# Sd card for sat nav



## trickyfandango (Nov 5, 2013)

Hi all.
I have recently purchased a Qashqai Tekna 2010 plate from auction. Unfortunately the SD card is missing from the sat nave unit. Until now I have only owned stand alone sat nave units so I have relay no knowledge of in car sat navs. I have noticed Nissan SD cards for sale on ebay but I am unsure which type to purchase (is there different types depending on the make and model of your car).
Also how do you go about making sure your SD card has the latest maps on, speed cameras and POI's.

Apologies if this has been asked before, not familiar with forums etc so I am finding it a bit confusing getting around.

Any help would be appreciated.

Many thanks
Richard


----------



## Asleep (Jan 19, 2003)

I moved your thread to the audio forum.

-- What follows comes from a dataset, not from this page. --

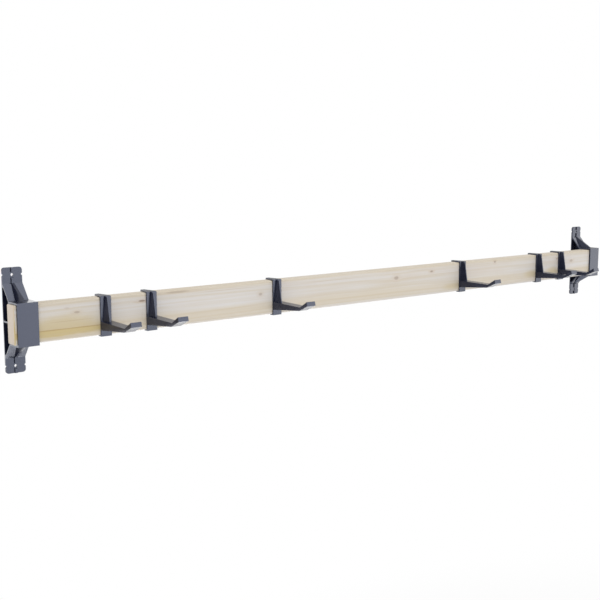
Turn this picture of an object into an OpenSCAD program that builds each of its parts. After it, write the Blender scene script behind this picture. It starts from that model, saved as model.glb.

Maybe someone in here can help you with a reply.


----------



## Asleep (Jan 19, 2003)

This might help you though

Genuine Nissan Connect Latest 2012/2013 Sat Nav SD Card,Qashqai,Juke,Note,Micra, | eBay


----------



## trickyfandango (Nov 5, 2013)

Many thanks for your help, currently watching a few on ebay. Already know not to purchase a SD card for the connect 2 as this will not work in the original Connect.
I am of the understanding that the latest maps are 2012 & that Nissan do not update their maps every year is this correct?


----------



## Asleep (Jan 19, 2003)

I wouldn't know the answer to that but it wouldn't surprise me if they didn't.


----------



## Asleep (Jan 19, 2003)

Any luck with this?


----------